Quello di Melis è anche un messaggio duplice. Giacché l’invito non è solo a studiare quanto il passato insegna o a essere informati. È un invito a scrutare nel posto giusto. Infatti, se si deve cercare qualcosa che aiuti al miglioramento delle amministrazioni e delle istituzioni in genere, è nella pancia della balena («dentro le istituzioni», per l’appunto) che si deve scavare; nell’enorme e variegato serbatoio di immagini e di rappresentazioni che chi ha vissuto la sfera pubblica ha saputo produrre, non solo a favore della contingenza, ma anche a futura memoria.
Si potrebbe andare oltre e concludere: le riforme non si possono che fare con la sapienza del corpo che devono attraversare. Sappiamo, viceversa, quanto sia diffusa e tenace la tendenza a immaginare disegni astratti, calati dall’alto, ragionati nel confronto tra i tecnici più raffinati (se va bene) o (più frequentemente) nell’incrocio disordinato di opinioni superficiali.

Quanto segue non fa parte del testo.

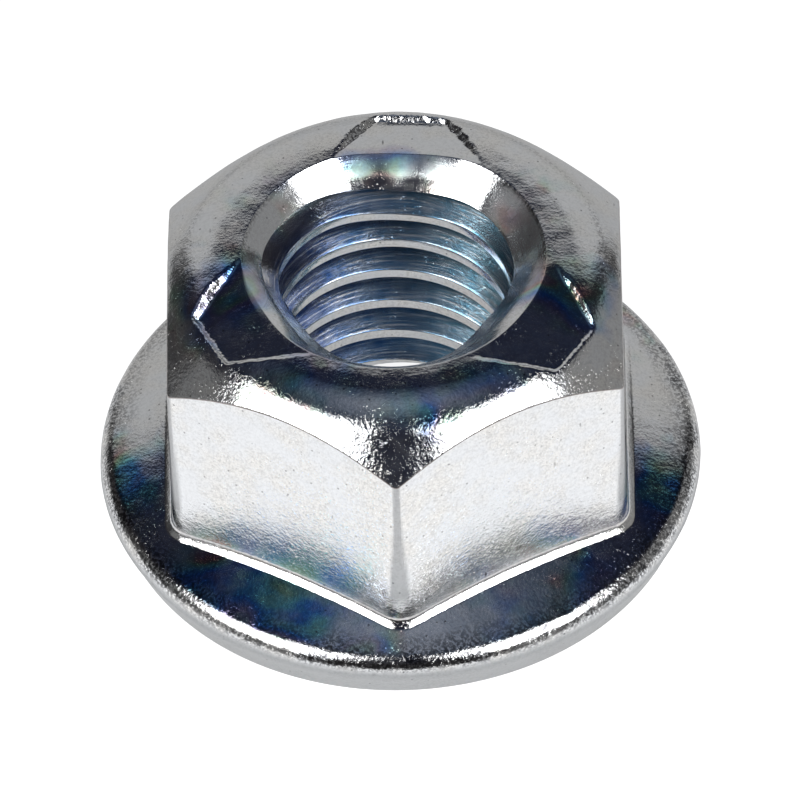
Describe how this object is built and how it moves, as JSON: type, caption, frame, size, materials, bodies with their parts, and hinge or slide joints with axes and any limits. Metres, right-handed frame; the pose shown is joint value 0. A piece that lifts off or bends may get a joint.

Mentre sarebbe indispensabile comprendere che nel farsi della vita, via via più lunga, dell’amministrazione si possono scovare ammaestramenti e spunti niente affatto banali, e capaci, se valorizzati, di funzionare, tra i destinatari primi della riforma, i dipendenti pubblici, come efficace fattore di riconoscimento.
Ma nella legacy che Melis vuole tutelare e consegnare a chiunque la sappia cogliere si nasconde specialmente un finale indirizzo metodologico: le innovazioni operano effettivamente soltanto dove le conoscenze che se ne possono fare veicolo si incontrano e si spingono a vicenda. Si vuole realmente trasformare e ammodernare il Paese? Non basta far leva sulla sola forza formale dello strumento legislativo, bisogna recuperare (dalla scienza del diritto alla storia, dall’economia alla politica) tutte le idee migliori e farle lavorare assieme, senza alcun preconcetto.